- Supplied data

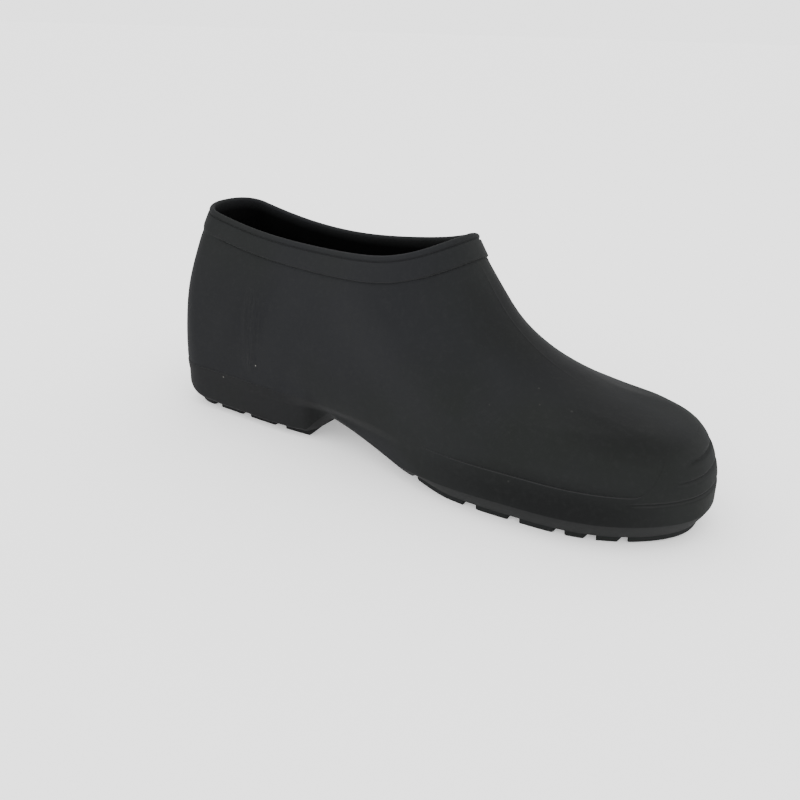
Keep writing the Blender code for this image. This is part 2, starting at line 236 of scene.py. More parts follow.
def smooth_through(knots, values):
    """The natural cubic spline through the values, as a function."""
    spans = np.diff(knots)
    count = len(knots)
    system = np.eye(count)
    right = np.zeros(count)
    for i in range(1, count - 1):
        system[i, i - 1 : i + 2] = spans[i - 1], 2 * (spans[i - 1] + spans[i]), spans[i]
        right[i] = 6 * ((values[i + 1] - values[i]) / spans[i] - (values[i] - values[i - 1]) / spans[i - 1])
    bend = np.linalg.solve(system, right)

    def curve(at):
        at = np.clip(at, knots[0], knots[-1])
        i = np.clip(np.searchsorted(knots, at) - 1, 0, count - 2)
        before = at - knots[i]
        after = knots[i + 1] - at
        cubic = (bend[i] * after**3 + bend[i + 1] * before**3) / (6 * spans[i])
        start = (values[i] / spans[i] - bend[i] * spans[i] / 6) * after
        end = (values[i + 1] / spans[i] - bend[i + 1] * spans[i] / 6) * before
        return cubic + start + end

    return curve


def smooth_table(rows, name, by="x"):
    """The spline through one column of a table, as a function of another."""
    return smooth_through(column(rows, by), column(rows, name))


def path_length(x, y):
    """The length along a path at each of its points."""
    return np.concatenate([[0], np.cumsum(np.hypot(np.diff(x), np.diff(y)))])


def smooth_path(rows):
    """x as a function of height along the smooth path through a profile's points, and the path itself."""
    x, z = column(rows, "x"), column(rows, "z")
    length = path_length(x, z)
    fine = np.linspace(0, length[-1], 4000)
    path_x = smooth_through(length, x)(fine)
    path_z = np.maximum.accumulate(smooth_through(length, z)(fine))
    return lambda at: np.interp(at, path_z, path_x), path_x, path_z


def ease(share):
    """0 below 0, 1 above 1, and a smooth rise between."""
    share = np.clip(share, 0, 1)
    return share * share * (3 - 2 * share)


def hump(distance, width):
    """A bell of height 1 at no distance, which has fallen to 0.37 at one width."""
    return np.exp(-((distance / width) ** 2))


WIDTHS = {
    side: [smooth_table(STATIONS, name) for name in (f"{side}_low", f"{side}_mid", "rim")]
    for side in ("outer", "inner")
}
back_x, _, _ = smooth_path(BACK)
front_x, FRONT_PATH_X, FRONT_PATH_Z = smooth_path(FRONT)
nose_length = smooth_table(NOSES, "length", "z")
topline_height = smooth_table(TOPLINE, "z", "share")
topline_rise = smooth_table(TOPLINE, "inner_rise", "share")
floor_height = smooth_table(CUP_FLOOR, "z")
bevel_high, bevel_inset, bevel_power, ledge_proud, ledge_sharp, waist_recess = (
    smooth_table(EDGES, name) for name in EDGES[0]._fields[1:]
)


def half_width(side, x, z):
    """The skin's half width: the parabola over the three heights of the table."""
    low, mid, rim = (width(x) for width in WIDTHS[side])
    z = np.clip(z, LOW_HEIGHT, WIDEST_HEIGHT)
    to_low, to_mid, to_rim = z - LOW_HEIGHT, z - MID_HEIGHT, z - RIM_HEIGHT
    first = to_mid * to_rim / ((LOW_HEIGHT - MID_HEIGHT) * (LOW_HEIGHT - RIM_HEIGHT))
    second = to_low * to_rim / ((MID_HEIGHT - LOW_HEIGHT) * (MID_HEIGHT - RIM_HEIGHT))
    third = to_low * to_mid / ((RIM_HEIGHT - LOW_HEIGHT) * (RIM_HEIGHT - MID_HEIGHT))
    return low * first + mid * second + rim * third


def rounding(share, power):
    """A superellipse's height from 0 at its tip to 1 at its middle."""
    share = np.clip(share, 0, 1)
    return (1 - (1 - share) ** power) ** (1 / power)


def toe_swing(x):
    """The toe's swing to the inner side: a parabola from where it starts."""
    return SWING * np.maximum((x - SWING_START) / SWING_LENGTH, 0) ** 2


def toe_spring(x):
    """The toe's rise off the ground: a parabola from where the spring starts."""
    return SPRING_RISE * np.maximum((x - SPRING_START) / SPRING_LENGTH, 0) ** 2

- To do
Nothing should be left out: repeat all of the data exactly.

- Solution to the problem
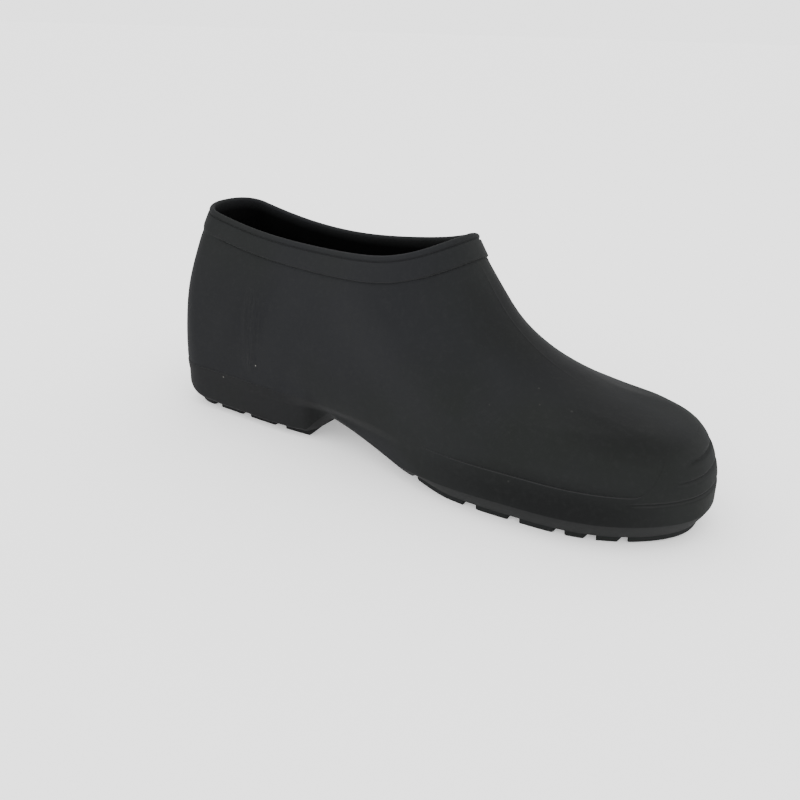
Keep writing the Blender code for this image. This is part 2, starting at line 236 of scene.py. More parts follow.
def smooth_through(knots, values):
    """The natural cubic spline through the values, as a function."""
    spans = np.diff(knots)
    count = len(knots)
    system = np.eye(count)
    right = np.zeros(count)
    for i in range(1, count - 1):
        system[i, i - 1 : i + 2] = spans[i - 1], 2 * (spans[i - 1] + spans[i]), spans[i]
        right[i] = 6 * ((values[i + 1] - values[i]) / spans[i] - (values[i] - values[i - 1]) / spans[i - 1])
    bend = np.linalg.solve(system, right)

    def curve(at):
        at = np.clip(at, knots[0], knots[-1])
        i = np.clip(np.searchsorted(knots, at) - 1, 0, count - 2)
        before = at - knots[i]
        after = knots[i + 1] - at
        cubic = (bend[i] * after**3 + bend[i + 1] * before**3) / (6 * spans[i])
        start = (values[i] / spans[i] - bend[i] * spans[i] / 6) * after
        end = (values[i + 1] / spans[i] - bend[i + 1] * spans[i] / 6) * before
        return cubic + start + end

    return curve


def smooth_table(rows, name, by="x"):
    """The spline through one column of a table, as a function of another."""
    return smooth_through(column(rows, by), column(rows, name))


def path_length(x, y):
    """The length along a path at each of its points."""
    return np.concatenate([[0], np.cumsum(np.hypot(np.diff(x), np.diff(y)))])


def smooth_path(rows):
    """x as a function of height along the smooth path through a profile's points, and the path itself."""
    x, z = column(rows, "x"), column(rows, "z")
    length = path_length(x, z)
    fine = np.linspace(0, length[-1], 4000)
    path_x = smooth_through(length, x)(fine)
    path_z = np.maximum.accumulate(smooth_through(length, z)(fine))
    return lambda at: np.interp(at, path_z, path_x), path_x, path_z


def ease(share):
    """0 below 0, 1 above 1, and a smooth rise between."""
    share = np.clip(share, 0, 1)
    return share * share * (3 - 2 * share)


def hump(distance, width):
    """A bell of height 1 at no distance, which has fallen to 0.37 at one width."""
    return np.exp(-((distance / width) ** 2))


WIDTHS = {
    side: [smooth_table(STATIONS, name) for name in (f"{side}_low", f"{side}_mid", "rim")]
    for side in ("outer", "inner")
}
back_x, _, _ = smooth_path(BACK)
front_x, FRONT_PATH_X, FRONT_PATH_Z = smooth_path(FRONT)
nose_length = smooth_table(NOSES, "length", "z")
topline_height = smooth_table(TOPLINE, "z", "share")
topline_rise = smooth_table(TOPLINE, "inner_rise", "share")
floor_height = smooth_table(CUP_FLOOR, "z")
bevel_high, bevel_inset, bevel_power, ledge_proud, ledge_sharp, waist_recess = (
    smooth_table(EDGES, name) for name in EDGES[0]._fields[1:]
)


def half_width(side, x, z):
    """The skin's half width: the parabola over the three heights of the table."""
    low, mid, rim = (width(x) for width in WIDTHS[side])
    z = np.clip(z, LOW_HEIGHT, WIDEST_HEIGHT)
    to_low, to_mid, to_rim = z - LOW_HEIGHT, z - MID_HEIGHT, z - RIM_HEIGHT
    first = to_mid * to_rim / ((LOW_HEIGHT - MID_HEIGHT) * (LOW_HEIGHT - RIM_HEIGHT))
    second = to_low * to_rim / ((MID_HEIGHT - LOW_HEIGHT) * (MID_HEIGHT - RIM_HEIGHT))
    third = to_low * to_mid / ((RIM_HEIGHT - LOW_HEIGHT) * (RIM_HEIGHT - MID_HEIGHT))
    return low * first + mid * second + rim * third


def rounding(share, power):
    """A superellipse's height from 0 at its tip to 1 at its middle."""
    share = np.clip(share, 0, 1)
    return (1 - (1 - share) ** power) ** (1 / power)


def toe_swing(x):
    """The toe's swing to the inner side: a parabola from where it starts."""
    return SWING * np.maximum((x - SWING_START) / SWING_LENGTH, 0) ** 2


def toe_spring(x):
    """The toe's rise off the ground: a parabola from where the spring starts."""
    return SPRING_RISE * np.maximum((x - SPRING_START) / SPRING_LENGTH, 0) ** 2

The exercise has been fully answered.